5. The drive apparatus for the brushless motor according to claim 4, further comprising:

a duty cycle changing unit that increases a duty cycle when the electric angle of the switching period is switched from an electric angle of 60 degrees to an electric angle of 120 degrees, and that decreases the duty cycle when the electric angle of the switching period is switched from the electric angle of 120 degrees to the electric angle of 60 degrees.

6. The drive apparatus for the brushless motor according to claim 4, further comprising:

a timing changing unit that delays a switching timing of two phases to which the pulse voltage is applied, from a timing synchronized with a switching timing of which the switching period is the electric angle of 60 degrees, when the electric angle of the switching period is switched to the electric angle of 120 degrees.

7. The drive apparatus for the brushless motor according to claim 1, further comprising:

a duty cycle limiting unit that limits a duty cycle of once in N times of pulse width modulation periods, wherein N is an integer, so that the duty cycle does not decrease below a set value, and that increases the value of N according to a decrease in the rotation speed of the brushless motor.

8. The drive apparatus for the brushless motor according to claim 7, wherein the period changing unit increases the electric angle of the switching period when the rotation speed of the brushless motor cannot be decreased by changing the duty cycle.

9. The drive apparatus for the brushless motor according to claim 1, further comprising:

a second electric angle changing unit that decreases the electric angle of the switching period when a variation of the rotation speed of the brushless motor occurs.

10. The drive apparatus for the brushless motor according to claim 1, wherein the brushless motor is a motor that drives a vehicle oil pump.

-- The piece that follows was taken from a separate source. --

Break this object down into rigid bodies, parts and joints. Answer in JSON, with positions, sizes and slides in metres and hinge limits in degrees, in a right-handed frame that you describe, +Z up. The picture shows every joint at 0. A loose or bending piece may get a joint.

11. A drive apparatus for a brushless motor, comprising:

driving means that switches two phases according to position information based on a pulse induced voltage induced in a non-energized phase, the two phases being selected from three phases of the brushless motor and to be applied with a pulse voltage according to a pulse width modulation signal; and

period changing means that changes an electric angle of a switching period of phases to which the pulse voltage is applied, according to a rotation speed of the brushless motor.

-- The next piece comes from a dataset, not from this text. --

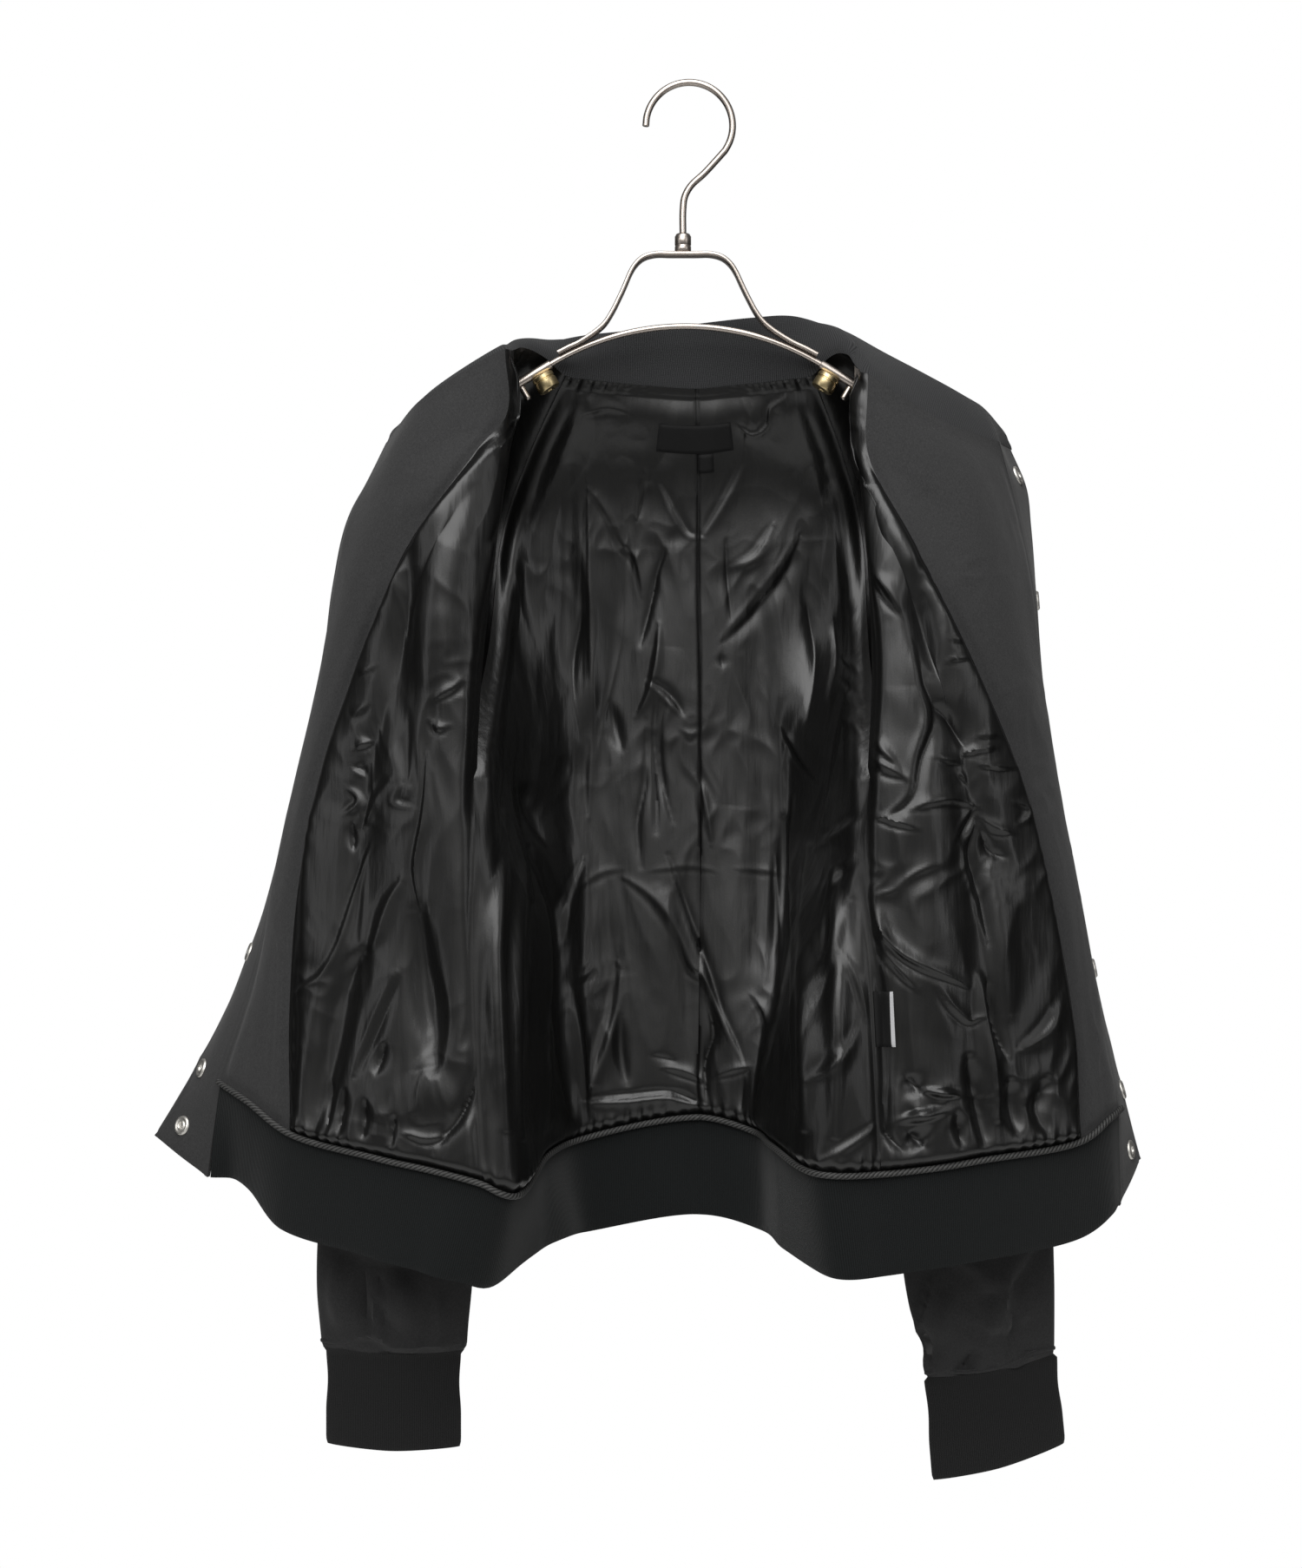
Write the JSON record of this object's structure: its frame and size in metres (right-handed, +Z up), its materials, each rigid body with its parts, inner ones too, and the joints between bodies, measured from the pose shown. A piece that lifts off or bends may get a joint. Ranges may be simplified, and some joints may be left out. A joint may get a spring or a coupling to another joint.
{
  "type": "varsity jacket on a hanger",
  "caption": "Snap-front varsity jacket hanging open on a metal hanger: raglan sleeves, rib collar, cuffs and hem, satin lining.",
  "frame": {"origin": "underside of the top of the hanger's hook, where it rests on the rod that holds it up", "axes": "+Z up, +X towards the wearer's left, +Y towards the jacket's back; the open front faces -Y"},
  "size_m": [0.5824, 0.1365, 0.8179],
  "materials": {
    "cloth": "black wool melton, short nap",
    "rib": "black rib knit",
    "satin": "black satin, soft sheen",
    "steel": "brushed nickel",
    "brass": "knurled brass",
    "snap_metal": "polished nickel"
  },
  "bodies": {
    "root": {"front_r": "cloth", "front_l": "cloth", "back": "cloth", "sleeve_r": "cloth", "sleeve_l": "cloth", "facing_r": "cloth", "facing_l": "cloth", "placket_r": "cloth", "placket_l": "cloth", "lining_front_r": "satin", "lining_front_l": "satin", "lining_back_r": "satin", "lining_back_l": "satin", "label": "satin", "size_tab": "satin", "care_label": "satin", "collar": "rib", "hem_rib": "rib", "cuff_r": "rib", "cuff_l": "rib", "hook": "steel", "ferrule": "steel", "bow": "steel", "rail": "steel", "arm_r": "steel", "arm_l": "steel", "nut_r": "brass", "nut_l": "brass", "stud_r": "steel", "stud_l": "steel", "snap_r_1": "snap_metal", "snap_r_2": "snap_metal", "snap_r_3": "snap_metal", "snap_r_4": "snap_metal", "snap_r_5": "snap_metal", "snap_r_6": "snap_metal", "snap_r_7": "snap_metal", "snap_l_1": "snap_metal", "snap_l_2": "snap_metal", "snap_l_3": "snap_metal", "snap_l_4": "snap_metal", "snap_l_5": "snap_metal", "snap_l_6": "snap_metal", "snap_l_7": "snap_metal"}
  },
  "joints": []
}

12. A drive method for a brushless motor, comprising the steps of:

switching two phases according to position information based on a pulse induced voltage induced in a non-energized phase, the two phases being selected from three phases of the brushless motor and to be applied with a pulse voltage according to a pulse width modulation signal; and

changing an electric angle of a switching period of phases to which the pulse voltage is applied, according to a rotation speed of the brushless motor.

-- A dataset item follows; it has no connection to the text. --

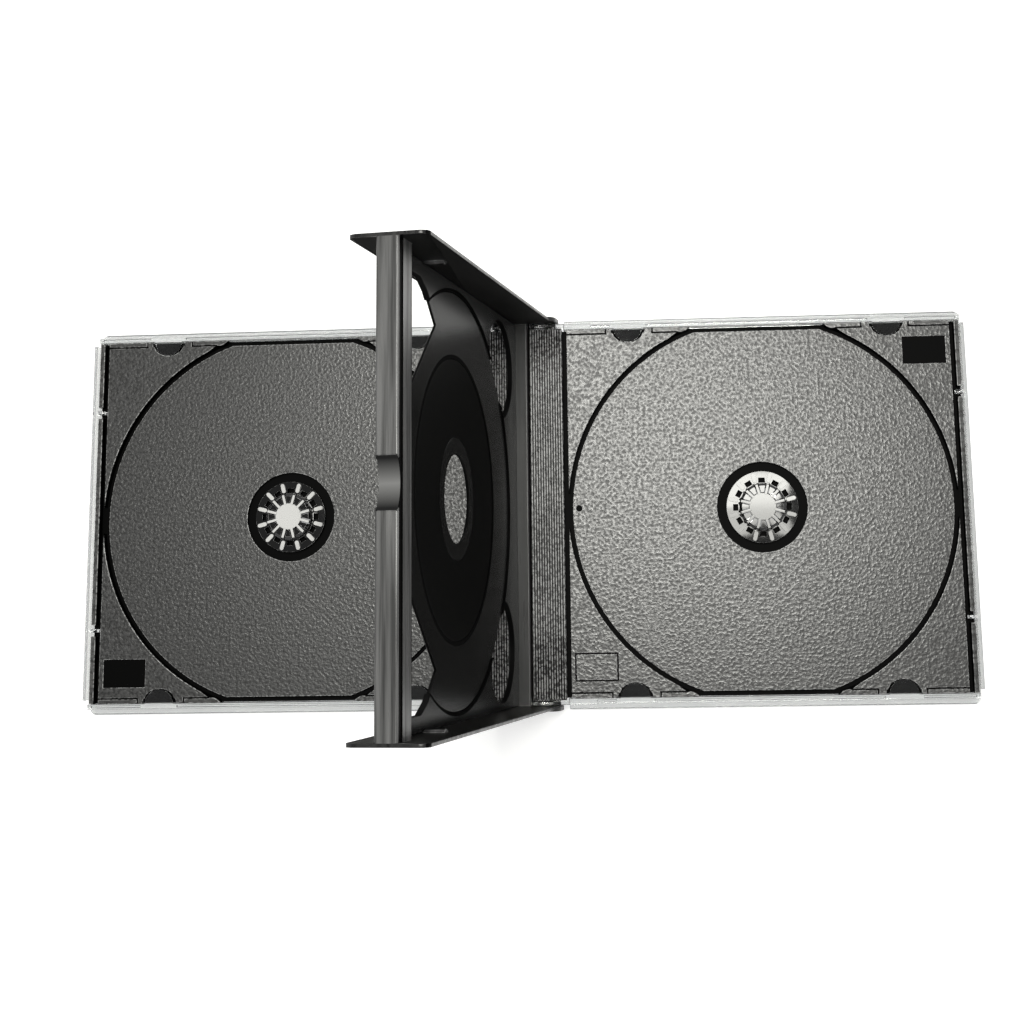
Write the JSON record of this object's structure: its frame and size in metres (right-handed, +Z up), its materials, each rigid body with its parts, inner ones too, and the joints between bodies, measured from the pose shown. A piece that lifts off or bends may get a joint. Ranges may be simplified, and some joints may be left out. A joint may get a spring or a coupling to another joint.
{
  "type": "double disc jewel case",
  "caption": "Double disc jewel case opened flat like a book, with clear covers, dark disc trays and a black centre frame that holds a panel.",
  "frame": {"origin": "bottom centre of the open case's bounding box, on the table under the spine", "axes": "+X across the open case towards the right cover, +Y along the spine away from the viewer, +Z up, as the case lies on a table"},
  "size_m": [0.2859, 0.125, 0.143],
  "materials": {
    "clear_cover": "polished clear",
    "grey_tray": "satin, fine speckle",
    "black_frame": "semi gloss",
    "black_panel": "semi gloss"
  },
  "bodies": {
    "left_leaf": {"left_cover": "clear_cover", "left_tray": "grey_tray"},
    "page": {"centre_frame": "black_frame", "centre_panel": "black_panel"},
    "right_leaf": {"right_cover": "clear_cover", "right_tray": "grey_tray"}
  },
  "joints": [
    {"name": "left_hinge", "type": "hinge", "parent": "left_leaf", "child": "page", "pos_m": [-0.00594, 0, 0.006], "axis": [0, 1, 0], "range_deg": [-82, 20]},
    {"name": "right_hinge", "type": "hinge", "parent": "page", "child": "right_leaf", "pos_m": [0.00594, 0, 0.00767], "axis": [0, 1, 0], "range_deg": [-98.7, 3.3]}
  ]
}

13. The drive method for the brushless motor according to claim 12, wherein the step of changing the electric angle of the switching period comprises the step of:

increasing the electric angle of the switching period when a duty cycle of the pulse width modulation signal decreases to a set value.

14. The drive method for the brushless motor according to claim 12, further comprising the step of:

changing a duty cycle of the pulse width modulation signal when the electric angle of the switching period is changed.

15. The drive method for the brushless motor according to claim 12, wherein the step of changing the electric angle of the switching period comprises the step of:

switching the electric angles of the switching period between 60 degrees and 120 degrees according to the rotation speed of the brushless motor.

16. The drive method for the brushless motor according to claim 12, wherein the step of changing the electric angle of the switching period comprises the step of:

switching the electric angle of the switching period between 60 degrees and 120 degrees according to the rotation speed of the brushless motor,

the drive method further comprising the steps of:

increasing a duty cycle when the electric angle of the switching period is switched from an electric angle of 60 degrees to an electric angle of 120 degrees, and decreasing the duty cycle when the electric angle of the switching period is switched from the electric angle of 120 degrees to the electric angle of 60 degrees.

17. The drive method for the brushless motor according to claim 12, wherein the step of changing the electric angle of the switching period comprises the step of:

switching the electric angle of the switching period is switched between 60 degrees and 120 degrees according to the rotation speed of the brushless motor,

the drive method further comprising the step of:

delaying a switching timing of two phases to which the pulse voltage is applied, from a timing synchronized with a switching timing of which the switching period is the electric angle of 60 degrees, when the electric angle of the switching period is switched to the electric angle of 120 degrees.

18. The drive method for the brushless motor according to claim 12, further comprising the steps of:

limiting a duty cycle of once in N times of pulse width modulation periods, wherein N is an integer, so that the duty cycle does not decrease below a set value; and

increasing the value of N according to a decrease in the rotation speed of the brushless motor.

19. The drive method for the brushless motor according to claim 18, wherein the step of changing the electric angle of the switching period comprises the step of:

increasing the electric angle of the switching period of phases to which the pulse voltage is applied, when the rotation speed of the brushless motor cannot be decreased by changing the duty cycle.

20. The drive method for the brushless motor according to claim 12, further comprising the step of:

decreasing the electric angle of the switching period when a variation of the rotation speed of the brushless motor occurs.